All the girls then teamed up for about 15 minutes schooling us on how important a wedding was to a girl, how they had been dreaming of that big day since they were little … blah blah blah. Which is fair enough, weddings are usually the girls’ day and the groom should make sure it’s as special as possible. Be that as it may I think its safe to conclude that some of these dreams were first contemplated while watching an episode of the Wedding Show rather than while she was a little girl playing with Barbie in her room.

While the rest of the table is arguing Best Friend and I drift into our own conversation.
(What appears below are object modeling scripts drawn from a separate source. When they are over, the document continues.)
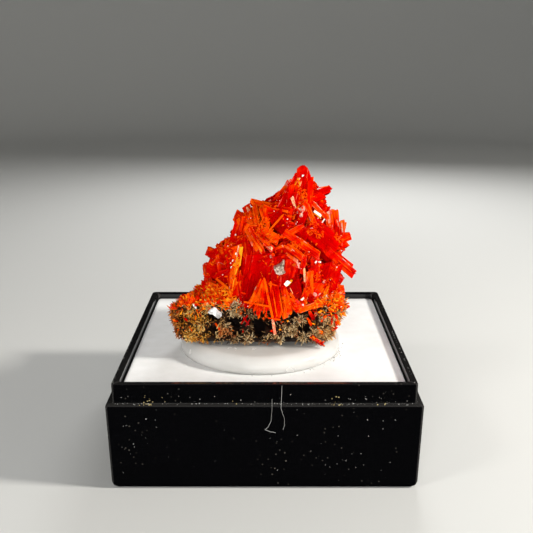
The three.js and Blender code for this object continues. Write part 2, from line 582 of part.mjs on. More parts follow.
function specimenGroup() {
  const red = 0xd8200c;
  const clear = matrixClearance();
  const moundCrystals = [...coreCrystals(), ...fillCrystals(), ...CRYSTALS];
  const mound = crystalGroup(moundCrystals, clear, grain(GREY_GRAIN, GROWTH_GAP));
  const group = new THREE.Group();
  group.position.z = SPECIMEN_BASE;
  group.add(
    namedMesh('matrix', toGeometry(matrixSolid()), 0x8a6a3a, 0.95),
    namedMesh('crocoite_crystals', toGeometry(mound), red, 0.15),
    namedMesh('left_end_crystals', toGeometry(crystalGroup(tuft(LEFT_END_TUFT), clear)), red, 0.15),
    namedMesh('right_end_crystals', toGeometry(crystalGroup(tuft(RIGHT_END_TUFT), clear)), red, 0.15),
    namedMesh('front_splinter', toGeometry(crystalGroup([FRONT_SPLINTER], clear)), red, 0.15),
    namedMesh('grey_grain', toGeometry(grain(GREY_GRAIN)), 0xb9a79a, 0.5),
    namedMesh('white_flake', toGeometry(grain(WHITE_FLAKE).subtract(clear)), 0xf1ece4, 0.4),
  );
  return group;
}

function crocoiteOnMatrix() {
  const group = new THREE.Group();
  group.add(displayBoxBase(), foamInsert(), mountingPad(), specimenGroup());
  return group;
}

export default crocoiteOnMatrix();
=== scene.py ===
# %% [markdown]
# # A thumbnail crocoite specimen, dressed for the camera
# The object is a mound of red-orange crocoite prisms on a piece of rusty matrix, pressed onto a milky gel pad
# that sits on the white insert of a black display-box base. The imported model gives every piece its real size
# and place. This script keeps those places and makes the fine surfaces: bevels, striations, needles, dust.

# %% Load the fixed frame
import math

import bpy
import numpy as np
from mathutils import Matrix, Vector, noise
from mathutils.bvhtree import BVHTree


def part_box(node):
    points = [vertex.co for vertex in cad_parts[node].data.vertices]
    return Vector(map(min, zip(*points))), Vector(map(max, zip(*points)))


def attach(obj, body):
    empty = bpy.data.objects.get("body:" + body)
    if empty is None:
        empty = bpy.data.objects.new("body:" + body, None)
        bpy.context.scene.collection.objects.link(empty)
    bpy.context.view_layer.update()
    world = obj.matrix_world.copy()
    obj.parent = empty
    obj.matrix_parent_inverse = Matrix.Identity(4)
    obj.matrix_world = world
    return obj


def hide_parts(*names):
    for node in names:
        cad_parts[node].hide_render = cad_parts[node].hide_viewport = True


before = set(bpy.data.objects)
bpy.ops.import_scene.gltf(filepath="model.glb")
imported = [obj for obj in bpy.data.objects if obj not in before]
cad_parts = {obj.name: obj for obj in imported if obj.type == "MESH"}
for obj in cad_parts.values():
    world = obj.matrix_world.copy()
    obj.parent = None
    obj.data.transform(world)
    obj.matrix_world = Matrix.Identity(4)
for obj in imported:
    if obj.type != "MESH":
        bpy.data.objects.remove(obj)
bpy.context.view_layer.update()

# %% [markdown]
# ## Units, numbers and meshes
# The specimen is small, so lists are in millimetres and one factor turns them into Blender's metres.
# Random detail comes from a short formula that always gives the same run, so that every run of the script
# makes the same specimen. A piece is gathered as points and faces, with a few named values at each point
# (how orange, how frosted, how near an edge), which its material reads as attributes.

# %% Millimetres and repeatable numbers
MM = 0.001


def number_run(seed):
    """The same run of numbers every time, from 0 to 1."""
    state = seed

    def following():
        nonlocal state
        state = (state * 1664525 + 1013904223) % 2**32
        return state / 2**32

    return following


def between(low, high, share):
    return low + (high - low) * share


print("one random number:", round(number_run(1)(), 3))

# %% Gather points, faces and point values, and turn them into one piece
class Gather:
    """Points (mm), faces and point values of one piece."""

    def __init__(self, *value_names):
        self.points = []
        self.faces = []
        self.values = {name: [] for name in value_names}

    def add(self, points, faces, **values):
        start = len(self.points)
        self.points.extend(points)
        self.faces.extend([[start + i for i in face] for face in faces])
        for name, known in self.values.items():
            given = values.get(name, 0.0)
            known.extend(given if isinstance(given, list) else [given] * len(points))


def make_piece(name, gather, material, replaces=(), smooth=False):
    mesh = bpy.data.meshes.new(name)
    mesh.from_pydata([[c * MM for c in p] for p in gather.points], [], gather.faces)
    for value_name, values in gather.values.items():
        flat = np.asarray(values, dtype=np.float32)
        kind, key = ("FLOAT_VECTOR", "vector") if flat.ndim == 2 else ("FLOAT", "value")
        attribute = mesh.attributes.new(value_name, kind, "POINT")
        attribute.data.foreach_set(key, flat.ravel())
    mesh.materials.append(material)
    mesh.polygons.foreach_set("use_smooth", [smooth] * len(mesh.polygons))
    mesh.update()
    piece = bpy.data.objects.new(name, mesh)
    bpy.context.scene.collection.objects.link(piece)
    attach(piece, "root")
    if replaces:
        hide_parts(*replaces)
    triangles = sum(len(face) - 2 for face in gather.faces)
    print(f"{name}: {len(gather.points)} points, {triangles} triangles")
    return piece


# %% [markdown]
# ## Materials without pictures
# Every finish is a Principled shader fed by noise and by the point values. These helpers only shorten the
# wiring. Values that are the same all over the surface, such as the refraction index, stay on the shader's
# own sockets.

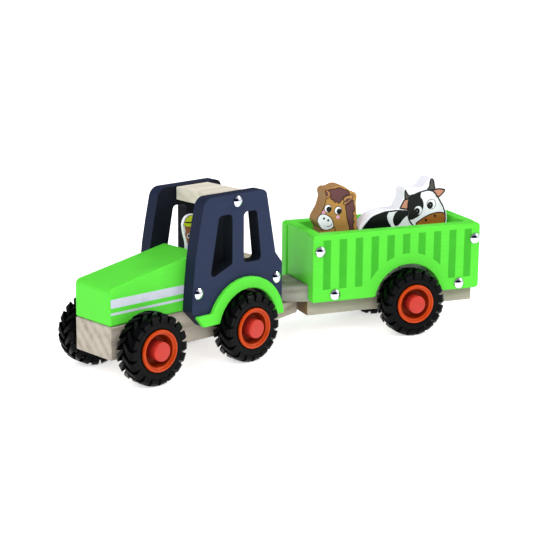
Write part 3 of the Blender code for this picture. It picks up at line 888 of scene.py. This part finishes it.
def horse_print(looks):
    """A brown horse's head seen from the front left, with a plum mane."""
    border = face_border("horse", TRAILER)
    made = Print("horse_print", TRAILER, local_faces("horse", TRAILER), border)
    dark, plum, tan = looks["line_brown"], looks["plum"], looks["tan"]
    head = [
        (-36.5, 113), (-36, 110.5), (-35, 107.5), (-33, 102.5), (-31, 99.5),
        (-29.5, 96.5), (-29.5, 93.5), (-30.5, 90), (-32.5, 87.5), (-34.5, 86),
    ]
    made.stroke(head, dark, 1, 0.8)
    mane = [
        (-38.5, 118.5), (-38, 119.5), (-39.5, 120.5), (-42, 120.5), (-46, 121), (-48, 121.5),
        (-50, 121), (-52.5, 119.5), (-55, 119), (-57, 117), (-57, 115), (-54, 114.5),
        (-52, 113.5), (-51, 111.5), (-50, 110.5), (-49, 109), (-47.5, 108.5), (-46.5, 110),
        (-45, 109.5), (-44, 110), (-43, 111.5), (-41.5, 112), (-40.5, 114), (-41, 115),
        (-40.5, 116.5),
    ]
    made.outlined(mane, plum, 1, dark, 0.7)
    side_mane = [
        (-60.5, 110.5), (-61, 107.5), (-62, 104.5), (-62, 101.5), (-60.5, 99.5), (-61.5, 97),
        (-61, 94), (-62, 92), (-61, 89.5), (-62, 84), (-61, 79), (-61.5, 74), (-61, 69),
        (-58.5, 66), (-57.5, 75), (-58, 87), (-57, 90.5), (-55.5, 96), (-55, 100.5),
        (-54, 105.5), (-56.5, 107.5),
    ]
    made.outlined(side_mane, plum, 1, dark, 0.7)
    right_ear = [
        (-52, 111.5), (-53, 113), (-56.5, 114.5), (-60.5, 114.5), (-60, 112), (-58.5, 110),
        (-56.5, 108.5), (-54, 107), (-52, 108), (-53, 109.5),
    ]
    right_inner = [(-53.5, 110.5), (-55.5, 112), (-58.5, 112), (-58, 111), (-55.5, 109), (-54, 108.5)]
    left_ear = [
        (-35, 121), (-37.5, 120), (-40, 117.5), (-40, 115.5), (-39, 114), (-37.5, 113.2),
        (-36.5, 114), (-36, 117.5),
    ]
    left_inner = [(-36, 119.5), (-37.5, 118.5), (-38.5, 116.5), (-38, 115), (-37, 115), (-36.5, 117)]
    for outer, inner in ((right_ear, right_inner), (left_ear, left_inner)):
        made.outlined(outer, tan, 3, dark, 0.6)
        made.shape(spline(inner), plum, 5)
    for x, z in ((-38.2, 104.8), (-47.4, 102.5)):
        made.shape(ellipse(x, z, 3.4, 3.55), dark, 1)
        made.shape(ellipse(x, z, 2.9, 3.05), looks["white"], 2)
        made.shape(ellipse(x - 0.9, z - 0.7, 2.2, 2.3), looks["black"], 3)
    for x, z in ((-34.1, 101.8), (-47.3, 97.0)):
        made.shape(ellipse(x, z, 1.6, 1.35), looks["pink"], 1)
    muzzle = [
        (-32.5, 100.5), (-36.5, 100), (-41, 97), (-43, 93), (-43.5, 89.5), (-40.5, 87.5),
        (-36.5, 87), (-32, 89), (-29, 92.5), (-29, 96), (-30.5, 99),
    ]
    made.outlined(muzzle, looks["white"], 2, dark, 0.7)
    for x, z in ((-34.9, 96.8), (-38.7, 95.0)):
        made.shape(ellipse(x, z, 0.95, 1.0, count=14), looks["black"], 4)
    smile = [(-37.5, 90), (-39.5, 90), (-41.5, 91), (-42, 92)]
    made.stroke(smile, dark, 4, 0.5)
    jaw = [(-43.5, 89), (-45, 87.5), (-44.5, 82), (-41, 74)]
    made.stroke(jaw, dark, 1, 0.7)
    made.finish("horse", "horse_paint")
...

She’s telling me about her week in school am nodding along, like a rapper sampling some DJ Premier beats, throwing in a comment here and there. The music is getting louder and louder so whenever I have to say something I have to move up close to her and brush aside her hair (weave) and whisper into her ear, my other hand is resting comfortably on her thighs (best friend privileges, am BEYOND suspicion). I throw in a loose compliment here and there, tell her how lucky her boy friend is, she returns the compliment –time for another tequila!!! Just as we down that round my gf sends a text, asking if am gonna come over to her house later-I switch off my phone…

Liquor is in the air, which explains why the argument is getting more heated up with the fellaz on one side and the ladies on the other. We try to point out that a marriage lasts several years and that the wedding is just the beginning. This falls on deaf ears “He should show me he loves me” is the response. But he’s under 30? How many years has the brother worked for? Again we are met with the “he should show me he loves me” response…
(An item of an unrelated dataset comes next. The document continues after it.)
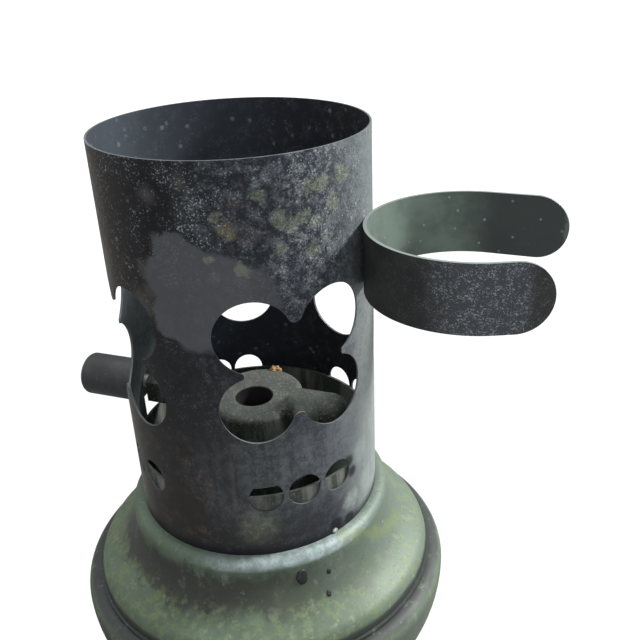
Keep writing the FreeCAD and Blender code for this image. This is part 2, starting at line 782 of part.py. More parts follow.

I again pull away from the argument and engage in another conversation with Best Friend (whispering in her ear and all) – I do a quick calculation-she’s had 4 Smirnoff Ices and 2 tequila’s, surely that’s enough to seal the deal? By now am telling her stories which I know will make her laugh (we’ve been ‘platonic’ pals for like a year, I know the right buttons to push). Just then the dj switches to Magic Stick-PERFECT. I tell her the marriage argument is getting too heated up so I suggest that we hit the dancefloor. (Am beyond suspicion so) She doesn’t hesitate as I hold her hand and lead her to the dancefloor. But shock of all shocks, as am thinking of how she’s gonna grind on my Magic Stick the boyfriend shows up just before we hit the floor. She’s so happy to see him and we all chat for a bit before I go back to the table, alone. My boyz also run into some problems, two sharply dressed guys-who look at least 35 (and manager like) offer to buy the girls some cocktails. The mamaz flash their Colgate smiles, thank us for the Smirnoff Ices and make off with the suits someone stole our chipppssss!!!!!!. So the three of us leave the club alone—at least we have girlfriends to go home to-lol.

All in all love can be expressed in many ways. Marriage is a long haul commitment spanning several decades (for those who are lucky). Personally, I would want to show my love by doing my part in building a home for my future family, and ensuring that they go to the schools that they want to, and to have that crib in Runda by the time am 40 (maybe 45). On the other hand, Nice Personality wants a display of love with a huge initial monetary instalment. She wants a blockbuster wedding that her friends will talk about for years. But truth be told with all the big weddings going on across the country these days the wedding will soon be forgotten. After the spending spree all that will be left will be her and her husband (and maybe some kids). Starting a marriage 2 million shillings in the red is simply disastrous. Taking out that kind of loan on a wedding is ludicrous, with a fraction of that money you could set aside some cash for your (future) kids’ college fund/s, by the time they’re 20 you could send them to uni anywhere in the world without feeling the pinch. The immediate pinch though will be felt right after the honeymoon and you still have bills to pay. God forbid  you have to tighten your belts (after that beachfront wedding) to make ends meet-eating ug and skuma for 2 straight weeks bila nyama because you have (wedding) loans to clear. And the friends you so wanted to impress? Where are they now? Living their lives, maybe attending weddings on weekends, and the next time you hear from them will probably when they ask you to join their wedding committees, question is will you still want to impress them then?

10 thoughts on “Motion to ban the Wedding Show…

  1. Hey very true and u touched the core of the whole matter. Either way i don’t think u should ban wedding shows. y? because people have to set their priorities straight and not try to please or impress every person.
    If that happened then i guess we would be a happy lot.

  2. Well I for one agree. Wedding show should be banned.(Mathe has a habit of calling me during the show, That I dont like nor do I watch it, to tell me to look at a design she likes(she is married) or to ask me when am I geting married)

    If I get married(probabilty is when my mini me turns 18, she is 3 so I have 15 yrs to save for it, lol) my budget is 50k, for snacks and Sodas na watu waende kwao. That statment often infuriates my mom and aunties all the time, lol

  3. Hahaha, sorry for losing chips funga!

    I think most girls mature to appreciate that in most cases ‘dream weddings’ are for a select moneyed few, nowadays many girls are just happy they got a dude to marry them.

    People should do weddings they can afford. A guy who considers doing a wedding he can ill afford deserves the insensitive bitch he’s marrying.